There is an R package called iNEXT
which allows you to rarefy and extrapolate Hill numbers (measures of diversity) to correct for differences in sampling effort between replicates. In my case, I have a dataset of plots (replicates) with trees in them, but the plots vary in size (sampling effort). Smaller plots by probability will have fewer species in them, but this doesn’t mean the landscape species richness is lower.
I start off with a list where each list item is a vector of species abundances found in a particular plot. In this example I’m using the spider
dataset which comes from iNEXT
. I’ll also load some packages:
library(iNEXT)
library(ggplot2)
library(dplyr)
data(spider)
Then I run iNEXT()
on the data to estimate the Hill Number of order q
, which is the equivalent numbers species richness:
inext_out <- iNEXT(spider, q = 0, datatype = "abundance")
The default visualisation provided by iNEXT
looks like this:
ggiNEXT(inext_out)
It’s pretty ugly and I think it makes some bad design choices.
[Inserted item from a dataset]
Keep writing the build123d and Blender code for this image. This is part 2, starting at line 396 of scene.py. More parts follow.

It works fine for a visualisation during analysis, but if I want to put this figure in an article it needs to look crisper.
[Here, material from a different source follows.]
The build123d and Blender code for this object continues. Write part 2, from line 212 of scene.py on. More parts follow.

I define a function to create a better ggplot()
object from the output of iNEXT()
:
ggiNEXT_fix <- function(x){
inext_out_list <- list()
inext_out_list[[1]] <- bind_rows(x$iNextEst, .id = "id")
inext_out_list[[2]] <- inext_out_list[[1]] %>% filter(method == "observed")
inext_out_list[[3]] <- inext_out_list[[1]] %>% filter(method == "interpolated")
inext_out_list[[4]] <- inext_out_list[[1]] %>% filter(method == "extrapolated")
inext_out_list[[5]] <- inext_out_list[[1]] %>% group_by(id) %>%
summarise(m_max = max(m), qd_max = max(qD))
ggplot() +
geom_line(data = inext_out_list[[3]],
aes(x = m, y = qD, colour = id, linetype = "Interpolated")) +
geom_line(data = inext_out_list[[4]],
aes(x = m, y = qD, colour = id, linetype = "Extrapolated")) +
geom_point(data = inext_out_list[[2]],
aes(x = m, y = qD, fill = id, shape = "Observed"),
size = 2, colour = "black") +
geom_point(data = inext_out_list[[5]],
aes(x = m_max, y = qd_max, fill = id, shape = "Extrapolated"),
size = 2, colour = "black") +
scale_linetype_manual(name = NA,
values = c(3, 1), labels = c('Extrapolated','Interpolated')) +
scale_shape_manual(name = NA,
values = c(22,21), labels = c("Extrapolated", "Interpolated")) +
scale_fill_discrete(name = NA, guide = FALSE) +
labs(x = "Bootstrap sample size", y = "Extrapolated species richness") +
theme_classic() +
theme(legend.title = element_blank())
}
ggiNEXT_fix(inext_out)
Of course, the default ggiNEXT()
function is a lot more flexible than my function, it can create different plots depending on options given, like facetting by Hill number if there are multiple or facetting by both Hill number and sample if there are lots of samples. It can also make sample completeness curves and coverage-based rarefaction/extrapolation curves, which my function can’t do. Maybe in the future if I need to plot those methods I will expand the function.